-- EXTRACTED MATERIAL start --

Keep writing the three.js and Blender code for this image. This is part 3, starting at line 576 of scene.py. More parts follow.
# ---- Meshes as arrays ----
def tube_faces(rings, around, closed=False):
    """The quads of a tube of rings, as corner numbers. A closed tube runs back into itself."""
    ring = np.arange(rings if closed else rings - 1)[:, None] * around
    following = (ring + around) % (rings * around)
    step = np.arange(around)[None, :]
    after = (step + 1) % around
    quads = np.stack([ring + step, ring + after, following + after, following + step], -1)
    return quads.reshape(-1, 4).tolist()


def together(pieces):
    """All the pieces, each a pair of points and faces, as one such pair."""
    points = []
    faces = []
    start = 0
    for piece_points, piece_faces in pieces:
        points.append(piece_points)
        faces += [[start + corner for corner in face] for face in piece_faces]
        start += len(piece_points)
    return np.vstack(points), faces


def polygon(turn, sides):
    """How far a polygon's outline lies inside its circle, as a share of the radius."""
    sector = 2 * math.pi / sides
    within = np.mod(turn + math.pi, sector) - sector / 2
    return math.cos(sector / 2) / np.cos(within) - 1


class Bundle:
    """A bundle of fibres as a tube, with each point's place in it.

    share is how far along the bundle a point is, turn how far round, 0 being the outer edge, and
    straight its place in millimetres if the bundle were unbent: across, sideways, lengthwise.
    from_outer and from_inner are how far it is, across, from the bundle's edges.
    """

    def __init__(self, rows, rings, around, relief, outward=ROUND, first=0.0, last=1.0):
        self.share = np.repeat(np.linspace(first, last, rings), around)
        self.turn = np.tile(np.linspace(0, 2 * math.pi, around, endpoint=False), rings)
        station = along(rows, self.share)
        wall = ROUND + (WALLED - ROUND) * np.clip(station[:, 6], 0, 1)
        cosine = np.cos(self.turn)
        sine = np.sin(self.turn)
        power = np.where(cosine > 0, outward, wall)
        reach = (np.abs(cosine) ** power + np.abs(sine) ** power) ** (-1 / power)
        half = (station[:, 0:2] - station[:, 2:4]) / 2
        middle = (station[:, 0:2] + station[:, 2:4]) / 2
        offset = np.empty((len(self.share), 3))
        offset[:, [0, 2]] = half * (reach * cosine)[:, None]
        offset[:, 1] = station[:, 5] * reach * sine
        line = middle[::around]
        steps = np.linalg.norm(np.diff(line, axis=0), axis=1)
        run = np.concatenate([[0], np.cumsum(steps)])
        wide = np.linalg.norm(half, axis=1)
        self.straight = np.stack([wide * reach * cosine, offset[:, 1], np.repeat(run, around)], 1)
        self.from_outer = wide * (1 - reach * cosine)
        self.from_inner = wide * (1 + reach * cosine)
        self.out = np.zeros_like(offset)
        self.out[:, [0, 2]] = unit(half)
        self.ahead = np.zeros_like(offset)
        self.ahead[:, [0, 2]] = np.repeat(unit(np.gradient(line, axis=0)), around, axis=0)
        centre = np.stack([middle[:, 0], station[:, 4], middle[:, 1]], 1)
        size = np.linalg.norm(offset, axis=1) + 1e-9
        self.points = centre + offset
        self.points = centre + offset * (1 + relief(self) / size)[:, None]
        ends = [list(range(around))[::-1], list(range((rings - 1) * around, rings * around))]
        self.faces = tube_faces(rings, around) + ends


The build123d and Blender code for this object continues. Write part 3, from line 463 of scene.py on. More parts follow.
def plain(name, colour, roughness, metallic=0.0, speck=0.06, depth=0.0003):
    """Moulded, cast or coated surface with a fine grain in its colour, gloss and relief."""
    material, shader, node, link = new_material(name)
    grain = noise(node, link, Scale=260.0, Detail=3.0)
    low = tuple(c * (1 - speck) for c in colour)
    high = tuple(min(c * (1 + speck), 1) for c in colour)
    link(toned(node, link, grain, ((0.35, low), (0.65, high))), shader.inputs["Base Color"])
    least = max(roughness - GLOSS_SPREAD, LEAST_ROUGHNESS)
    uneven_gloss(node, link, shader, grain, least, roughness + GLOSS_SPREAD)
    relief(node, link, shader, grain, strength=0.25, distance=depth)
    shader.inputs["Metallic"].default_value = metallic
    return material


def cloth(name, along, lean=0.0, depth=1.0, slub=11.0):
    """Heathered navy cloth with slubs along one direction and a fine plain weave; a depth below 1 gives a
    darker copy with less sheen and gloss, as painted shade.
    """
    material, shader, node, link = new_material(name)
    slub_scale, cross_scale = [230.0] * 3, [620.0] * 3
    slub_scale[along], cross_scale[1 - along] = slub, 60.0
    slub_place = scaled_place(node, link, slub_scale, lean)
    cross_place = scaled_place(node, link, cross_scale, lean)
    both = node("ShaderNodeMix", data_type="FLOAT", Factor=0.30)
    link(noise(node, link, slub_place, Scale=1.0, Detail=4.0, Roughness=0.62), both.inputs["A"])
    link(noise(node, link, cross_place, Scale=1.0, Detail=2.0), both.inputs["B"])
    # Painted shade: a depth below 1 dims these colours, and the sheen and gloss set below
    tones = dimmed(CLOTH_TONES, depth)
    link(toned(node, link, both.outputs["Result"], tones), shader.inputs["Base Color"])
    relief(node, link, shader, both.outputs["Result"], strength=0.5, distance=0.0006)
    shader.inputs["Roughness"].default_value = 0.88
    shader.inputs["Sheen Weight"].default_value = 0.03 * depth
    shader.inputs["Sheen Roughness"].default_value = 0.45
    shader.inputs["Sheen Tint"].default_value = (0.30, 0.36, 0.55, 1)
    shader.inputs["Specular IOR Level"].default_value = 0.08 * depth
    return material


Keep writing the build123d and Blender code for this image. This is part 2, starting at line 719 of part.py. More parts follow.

-- EXTRACTED MATERIAL end --

**REQUIRED TASK**
Copy the material above back out, exactly as written.

**THE REPLY**
Keep writing the three.js and Blender code for this image. This is part 3, starting at line 576 of scene.py. More parts follow.
# ---- Meshes as arrays ----
def tube_faces(rings, around, closed=False):
    """The quads of a tube of rings, as corner numbers. A closed tube runs back into itself."""
    ring = np.arange(rings if closed else rings - 1)[:, None] * around
    following = (ring + around) % (rings * around)
    step = np.arange(around)[None, :]
    after = (step + 1) % around
    quads = np.stack([ring + step, ring + after, following + after, following + step], -1)
    return quads.reshape(-1, 4).tolist()


def together(pieces):
    """All the pieces, each a pair of points and faces, as one such pair."""
    points = []
    faces = []
    start = 0
    for piece_points, piece_faces in pieces:
        points.append(piece_points)
        faces += [[start + corner for corner in face] for face in piece_faces]
        start += len(piece_points)
    return np.vstack(points), faces


def polygon(turn, sides):
    """How far a polygon's outline lies inside its circle, as a share of the radius."""
    sector = 2 * math.pi / sides
    within = np.mod(turn + math.pi, sector) - sector / 2
    return math.cos(sector / 2) / np.cos(within) - 1


class Bundle:
    """A bundle of fibres as a tube, with each point's place in it.

    share is how far along the bundle a point is, turn how far round, 0 being the outer edge, and
    straight its place in millimetres if the bundle were unbent: across, sideways, lengthwise.
    from_outer and from_inner are how far it is, across, from the bundle's edges.
    """

    def __init__(self, rows, rings, around, relief, outward=ROUND, first=0.0, last=1.0):
        self.share = np.repeat(np.linspace(first, last, rings), around)
        self.turn = np.tile(np.linspace(0, 2 * math.pi, around, endpoint=False), rings)
        station = along(rows, self.share)
        wall = ROUND + (WALLED - ROUND) * np.clip(station[:, 6], 0, 1)
        cosine = np.cos(self.turn)
        sine = np.sin(self.turn)
        power = np.where(cosine > 0, outward, wall)
        reach = (np.abs(cosine) ** power + np.abs(sine) ** power) ** (-1 / power)
        half = (station[:, 0:2] - station[:, 2:4]) / 2
        middle = (station[:, 0:2] + station[:, 2:4]) / 2
        offset = np.empty((len(self.share), 3))
        offset[:, [0, 2]] = half * (reach * cosine)[:, None]
        offset[:, 1] = station[:, 5] * reach * sine
        line = middle[::around]
        steps = np.linalg.norm(np.diff(line, axis=0), axis=1)
        run = np.concatenate([[0], np.cumsum(steps)])
        wide = np.linalg.norm(half, axis=1)
        self.straight = np.stack([wide * reach * cosine, offset[:, 1], np.repeat(run, around)], 1)
        self.from_outer = wide * (1 - reach * cosine)
        self.from_inner = wide * (1 + reach * cosine)
        self.out = np.zeros_like(offset)
        self.out[:, [0, 2]] = unit(half)
        self.ahead = np.zeros_like(offset)
        self.ahead[:, [0, 2]] = np.repeat(unit(np.gradient(line, axis=0)), around, axis=0)
        centre = np.stack([middle[:, 0], station[:, 4], middle[:, 1]], 1)
        size = np.linalg.norm(offset, axis=1) + 1e-9
        self.points = centre + offset
        self.points = centre + offset * (1 + relief(self) / size)[:, None]
        ends = [list(range(around))[::-1], list(range((rings - 1) * around, rings * around))]
        self.faces = tube_faces(rings, around) + ends


The build123d and Blender code for this object continues. Write part 3, from line 463 of scene.py on. More parts follow.
def plain(name, colour, roughness, metallic=0.0, speck=0.06, depth=0.0003):
    """Moulded, cast or coated surface with a fine grain in its colour, gloss and relief."""
    material, shader, node, link = new_material(name)
    grain = noise(node, link, Scale=260.0, Detail=3.0)
    low = tuple(c * (1 - speck) for c in colour)
    high = tuple(min(c * (1 + speck), 1) for c in colour)
    link(toned(node, link, grain, ((0.35, low), (0.65, high))), shader.inputs["Base Color"])
    least = max(roughness - GLOSS_SPREAD, LEAST_ROUGHNESS)
    uneven_gloss(node, link, shader, grain, least, roughness + GLOSS_SPREAD)
    relief(node, link, shader, grain, strength=0.25, distance=depth)
    shader.inputs["Metallic"].default_value = metallic
    return material


def cloth(name, along, lean=0.0, depth=1.0, slub=11.0):
    """Heathered navy cloth with slubs along one direction and a fine plain weave; a depth below 1 gives a
    darker copy with less sheen and gloss, as painted shade.
    """
    material, shader, node, link = new_material(name)
    slub_scale, cross_scale = [230.0] * 3, [620.0] * 3
    slub_scale[along], cross_scale[1 - along] = slub, 60.0
    slub_place = scaled_place(node, link, slub_scale, lean)
    cross_place = scaled_place(node, link, cross_scale, lean)
    both = node("ShaderNodeMix", data_type="FLOAT", Factor=0.30)
    link(noise(node, link, slub_place, Scale=1.0, Detail=4.0, Roughness=0.62), both.inputs["A"])
    link(noise(node, link, cross_place, Scale=1.0, Detail=2.0), both.inputs["B"])
    # Painted shade: a depth below 1 dims these colours, and the sheen and gloss set below
    tones = dimmed(CLOTH_TONES, depth)
    link(toned(node, link, both.outputs["Result"], tones), shader.inputs["Base Color"])
    relief(node, link, shader, both.outputs["Result"], strength=0.5, distance=0.0006)
    shader.inputs["Roughness"].default_value = 0.88
    shader.inputs["Sheen Weight"].default_value = 0.03 * depth
    shader.inputs["Sheen Roughness"].default_value = 0.45
    shader.inputs["Sheen Tint"].default_value = (0.30, 0.36, 0.55, 1)
    shader.inputs["Specular IOR Level"].default_value = 0.08 * depth
    return material


Keep writing the build123d and Blender code for this image. This is part 2, starting at line 719 of part.py. More parts follow.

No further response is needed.